For the record, my dismal history of not predicting a Ratzinger papacy speaks for itself. In 1999, I published a biography of the cardinal, the last chapter of which contained four reasons why he couldn't get elected as pope. In 2002, one of my early "Word from Rome" columns focused on three prominent cardinals I believed were destined to remain kingmakers rather than kings: Ratzinger, Carlo Maria Martini and Giacomo Biffi.

(I suppose it's silly to point out that I got two out of three right. To make things worse, I included a note to readers in that column to remind me if one of those guys got elected; when the time came, hundreds took me up on it.)

Nonetheless, by April 2005, in the immediate run-up to the conclave, everyone could see Ratzinger's candidacy had serious legs, and most of us were saying it out loud.

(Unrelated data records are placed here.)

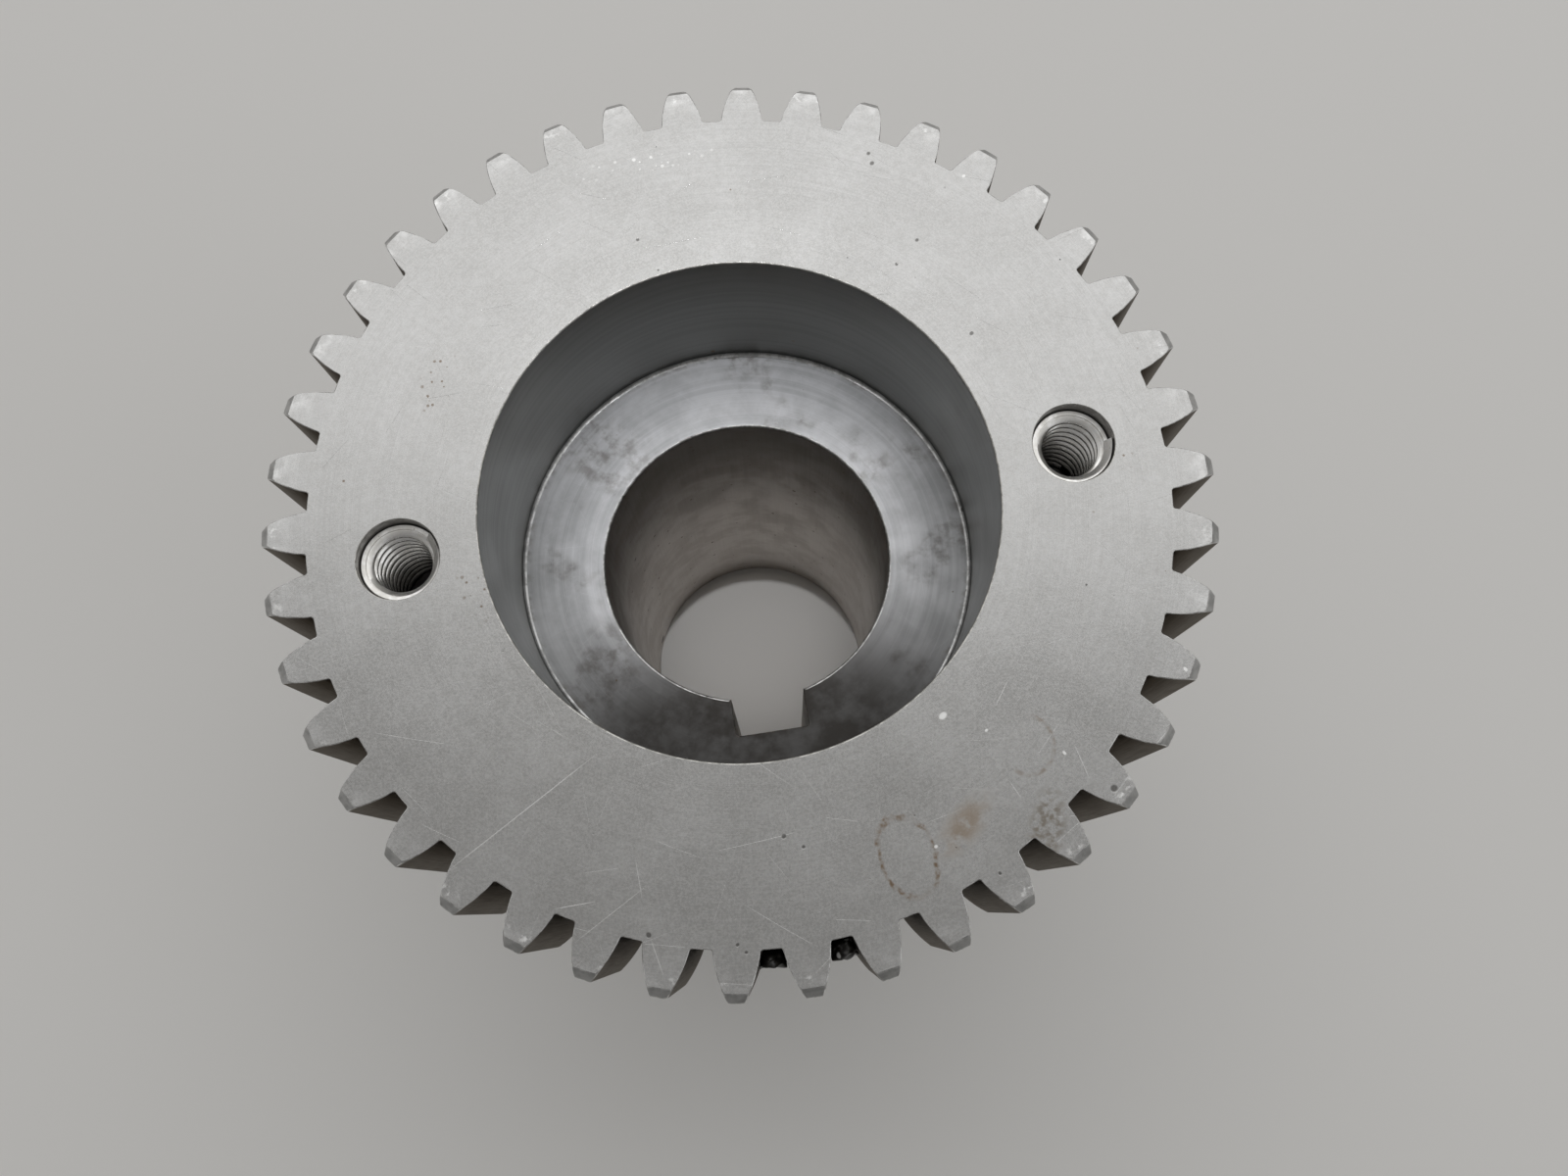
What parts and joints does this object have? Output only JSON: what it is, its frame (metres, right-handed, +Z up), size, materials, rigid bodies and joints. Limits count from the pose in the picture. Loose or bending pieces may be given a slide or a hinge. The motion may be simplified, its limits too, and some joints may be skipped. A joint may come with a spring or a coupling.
{
  "type": "spur gear",
  "caption": "Steel spur gear with a deep recess, on a long pressed-in hub sleeve with a keyed shaft bore and two threaded puller holes.",
  "frame": {"origin": "centre of the hub sleeve's lower end face, which is what the part stands on", "axes": "+Z up along the gear's axis towards the toothed end; the keyway faces -Y; the two puller holes lie near the X axis"},
  "size_m": [0.1098, 0.11, 0.1],
  "materials": {
    "gear_steel": "matt ground and turned steel with fine scratches",
    "sleeve_steel": "turned steel, slightly darker and bluer",
    "insert_steel": "bright machined thread"
  },
  "bodies": {
    "root": {"gear_ring": "gear_steel", "hub_sleeve": "sleeve_steel", "thread_insert_1": "insert_steel", "thread_insert_2": "insert_steel"}
  },
  "joints": []
}
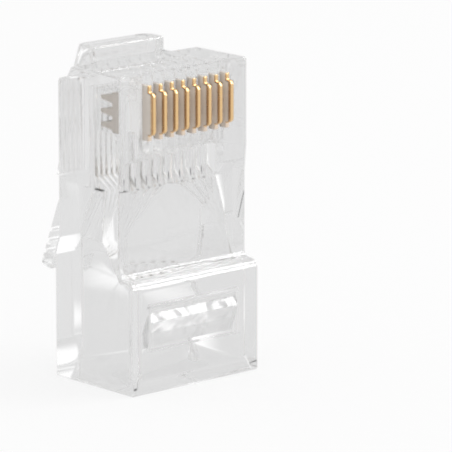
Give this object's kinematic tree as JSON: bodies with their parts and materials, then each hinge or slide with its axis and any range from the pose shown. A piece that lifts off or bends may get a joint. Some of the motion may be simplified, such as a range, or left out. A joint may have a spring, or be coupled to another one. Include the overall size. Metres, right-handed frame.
{
  "type": "rj45 modular plug",
  "caption": "Clear eight-way modular plug for twisted-pair network cable, uncrimped, with gold-edged blade contacts, a sprung latch and a strain relief bar.",
  "frame": {"origin": "centre of the cable end, on the face that the plug stands on", "axes": "+Z from the cable end to the nose, +X across the width, contacts face -Y, latch on +Y"},
  "size_m": [0.0116, 0.0147, 0.0232],
  "materials": {
    "clear_plastic": "clear moulded polycarbonate, polished",
    "contact_metal": "gold-plated phosphor bronze"
  },
  "bodies": {
    "housing": {"housing": "clear_plastic"},
    "latch": {"latch_tab": "clear_plastic"},
    "strain_relief": {"strain_relief_bar": "clear_plastic"},
    "contact_1": {"contact_1": "contact_metal"},
    "contact_2": {"contact_2": "contact_metal"},
    "contact_3": {"contact_3": "contact_metal"},
    "contact_4": {"contact_4": "contact_metal"},
    "contact_5": {"contact_5": "contact_metal"},
    "contact_6": {"contact_6": "contact_metal"},
    "contact_7": {"contact_7": "contact_metal"},
    "contact_8": {"contact_8": "contact_metal"}
  },
  "joints": [
    {"name": "latch_hinge", "type": "hinge", "parent": "housing", "child": "latch", "pos_m": [0, 0.0057, 0.01703], "axis": [-1, 0, 0], "range_deg": [0, 25], "stiffness_Nm_per_rad": 0.15},
    {"name": "strain_relief_hinge", "type": "hinge", "parent": "housing", "child": "strain_relief", "pos_m": [0, -0.00355, 0.00598], "axis": [1, 0, 0], "range_deg": [0, 30]},
    {"name": "contact_1_crimp", "type": "slide", "parent": "housing", "child": "contact_1", "axis": [0, 1, 0], "range_m": [0, 0.0012]},
    {"name": "contact_2_crimp", "type": "slide", "parent": "housing", "child": "contact_2", "axis": [0, 1, 0], "range_m": [0, 0.0012]},
    {"name": "contact_3_crimp", "type": "slide", "parent": "housing", "child": "contact_3", "axis": [0, 1, 0], "range_m": [0, 0.0012]},
    {"name": "contact_4_crimp", "type": "slide", "parent": "housing", "child": "contact_4", "axis": [0, 1, 0], "range_m": [0, 0.0012]},
    {"name": "contact_5_crimp", "type": "slide", "parent": "housing", "child": "contact_5", "axis": [0, 1, 0], "range_m": [0, 0.0012]},
    {"name": "contact_6_crimp", "type": "slide", "parent": "housing", "child": "contact_6", "axis": [0, 1, 0], "range_m": [0, 0.0012]},
    {"name": "contact_7_crimp", "type": "slide", "parent": "housing", "child": "contact_7", "axis": [0, 1, 0], "range_m": [0, 0.0012]},
    {"name": "contact_8_crimp", "type": "slide", "parent": "housing", "child": "contact_8", "axis": [0, 1, 0], "range_m": [0, 0.0012]}
  ],
  "couplings": [
    {"joint": "contact_2_crimp", "follows": "contact_1_crimp", "ratio": 1},
    {"joint": "contact_3_crimp", "follows": "contact_1_crimp", "ratio": 1},
    {"joint": "contact_4_crimp", "follows": "contact_1_crimp", "ratio": 1},
    {"joint": "contact_5_crimp", "follows": "contact_1_crimp", "ratio": 1},
    {"joint": "contact_6_crimp", "follows": "contact_1_crimp", "ratio": 1},
    {"joint": "contact_7_crimp", "follows": "contact_1_crimp", "ratio": 1},
    {"joint": "contact_8_crimp", "follows": "contact_1_crimp", "ratio": 1}
  ]
}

Here's what I wrote in a piece posted on the NCR website on April 16, 2005, two days before the voting began:

Despite the nonstop speculation surrounding the conclave that opens April 18, the press seems to have at least one thing right: In the early stages, the balloting will likely shape up as a "yes" or "no" to the candidacy of German Cardinal Joseph Ratzinger, the so-called "Panzer-Kardinal" who for 24 years was John Paul's top doctrinal czar.

Given the strong, polarizing stands Ratzinger has taken, it's not clear that there are really 77 votes for him among the 115 voting cardinals, the number it would take to achieve a two-thirds majority. On the other hand, Ratzinger's strong base of support means one has to take his prospects seriously.

It was hardly just me.

On April 14, two days earlier, La Repubblica carried a piece by veteran Italian Vatican writer Marco Politi claiming Ratzinger was the present "front-runner" with about 40 cardinals ready to vote for him, perhaps even 50, because of the support of Cardinals Camillo Ruini of Rome and Angelo Scola of Venice, as well as three cardinals from the Roman Curia, Cardinals Julian Herranz Casado of Spain, and Alfonso Lopez Trujillo and Dario Castrillon Hoyos of Colombia.

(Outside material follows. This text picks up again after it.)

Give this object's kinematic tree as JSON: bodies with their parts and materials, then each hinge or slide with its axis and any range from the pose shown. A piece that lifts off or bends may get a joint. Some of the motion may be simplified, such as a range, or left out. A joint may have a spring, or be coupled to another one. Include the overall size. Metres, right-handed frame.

Fr. Raymond de Souza, a prominent Canadian commentator on church affairs, today recalled a piece he did for the National Post on the morning of April 19, which, as it turns out, was the day Benedict was elected.

"We'll know today," De Souza wrote that morning. "Ratzinger made his case clear yesterday. If the cardinals accept it and choose him, it will be today."

Bottom line: Yes, Ratzinger was indeed Ratzinger last time around.

Most vaticanisti had it right that the man who became Benedict XVI was the leading candidate, which may make today's conventional wisdom about the lack of a Ratzinger a bit more credible.

As a corollary, 2005 is also a reminder that he who enters as a pope doesn't always exit as a cardinal. Sometimes he comes out as pope.